Notebook

NTDS'18 milestone 4: graph signal processing¶

Rodrigo Pena, EPFL LTS2

Students¶

Team: <your team number>
Students: <the name of all students in the team>
Dataset: <the dataset you used to complete the milestone>

Rules¶

Milestones have to be completed by teams. No collaboration between teams is allowed.
Textual answers shall be short. Typically one to two sentences.
Code has to be clean.
You cannot import any other library than we imported.
When submitting, the notebook is executed and the results are stored. I.e., if you open the notebook again it should show numerical results and plots. We won't be able to execute your notebooks.
The notebook is re-executed from a blank state before submission. That is to be sure it is reproducible. You can click "Kernel" then "Restart & Run All" in Jupyter.

Objective¶

The goal of this milestone is to do some Graph Signal Processing (GSP) on the data of your project.

A note about plotting¶

There are several questions in this milestone that ask you to plot a signal on your network. There are several ways from which you could approach it.

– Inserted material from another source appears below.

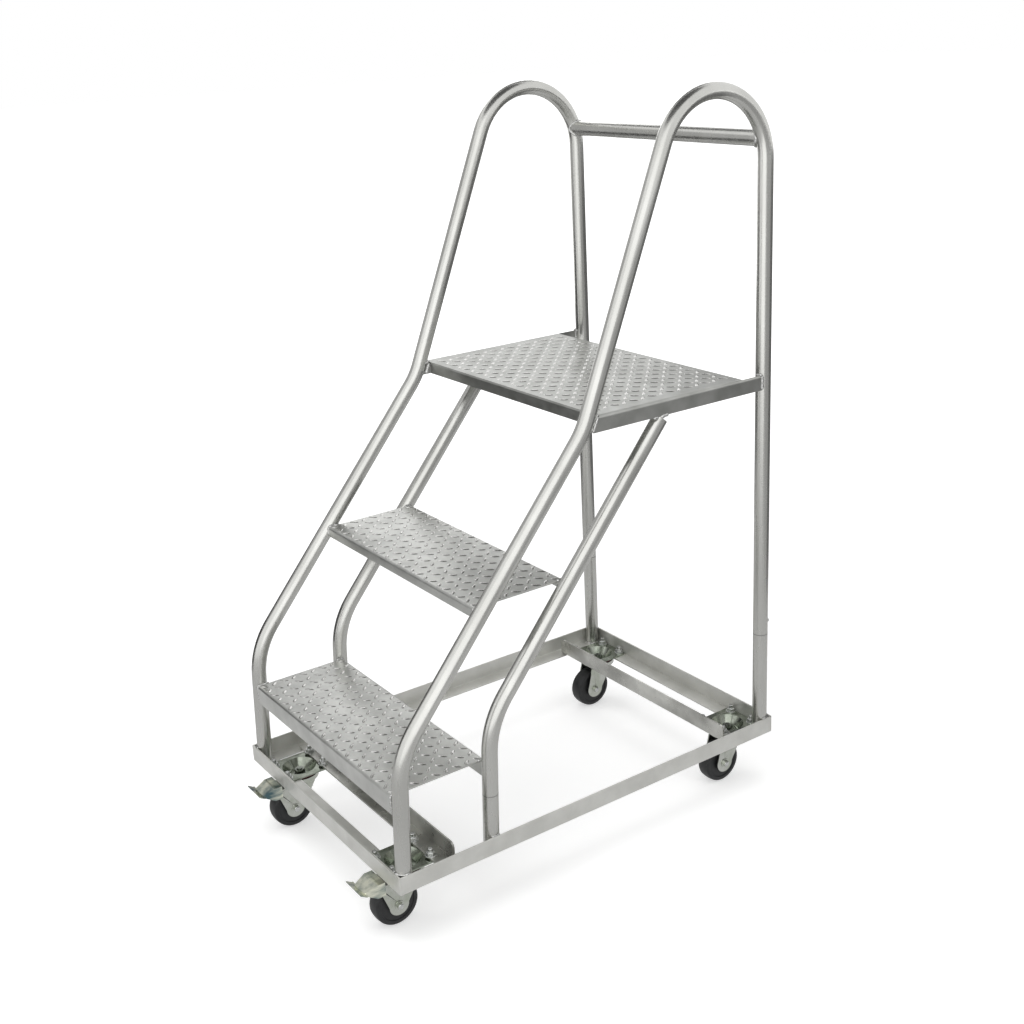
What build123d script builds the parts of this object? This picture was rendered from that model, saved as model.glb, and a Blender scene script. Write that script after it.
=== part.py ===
"""Mobile safety steps: bent tube hoops, chequer treads and an angle base on swivel casters.

Millimetres. X runs across the steps, Y from the climbing side to the back,
Z up. The origin is on the floor under the middle of the overall outline.
"""
import math
import os

from build123d import *

os.makedirs("parts", exist_ok=True)

# Heights of the walking surfaces
tread_rise = 249.0

# Base frame of angle sections
base_width = 505.0
base_depth = 758.0
base_bottom = 98.0
angle_leg = 30.0
angle_wall = 3.0
front_flange = 34.0
inner_overlap = 9.5
heel_radius = 2.5
front_pair = 109.0
rear_pair = 98.0
inner_corner = 9.0

# Bent round tube
tube_dia = 25.0
tube_wall = 2.0
foot_lean = 9.0
lower_bend_height = 311.0
lower_bend_radius = 140.0
upper_bend_run = 350.0
upper_bend_height = 725.0
upper_bend_radius = 120.0
rail_meeting_height = 1631.0
loop_radius = 106.6
stringer_setback = 156.0
rear_seam_height = 288.0
stringer_seam_height = 195.0
crossbar_rise = 30.0

# Folded chequer plate
plate_wall = 3.0
plate_bend = 4.0
tread_depth = 165.0
nosing_ahead = 10.0
lower_lip = 32.0
middle_lip = 17.0
deck_lip = 20.0
deck_flange = 25.0
deck_inset = 3.0
deck_rear_gap = 53.5
deck_edge_bend = 6.0
deck_corner_gap = 1.5
seat_gap = 0.2

# Swivel casters
wheel_dia = 75.0
wheel_width = 25.0
wheel_crown = 0.8
wheel_shoulder = 3.5
web_dia = 58.0
web_recess = 1.5
hub_dia = 24.0
caster_trail = 22.0
front_kingpin_inset = 50.25
rear_kingpin_inset = 43.5
front_caster_inset = 77.5
rear_caster_inset = 67.5
mount_length = 80.0
mount_width = 77.0
mount_wall = 2.5
mount_corner = 7.0
dish_dia = 58.0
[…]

In all cases, compute the position of the nodes a single time at the beginning, as this is likely to be a costly operation. Using a single layout for all the graph plots will also make it easier to compare the plots. Indeed, the only thing changing between plots is the signal displayed. You can represent the features/labels lying on the graph via node colors. To do so, make sure to have a consistent color map throughout and remember to display a colorbar and scale in all plots, so that we can tell what numbers the colors represent.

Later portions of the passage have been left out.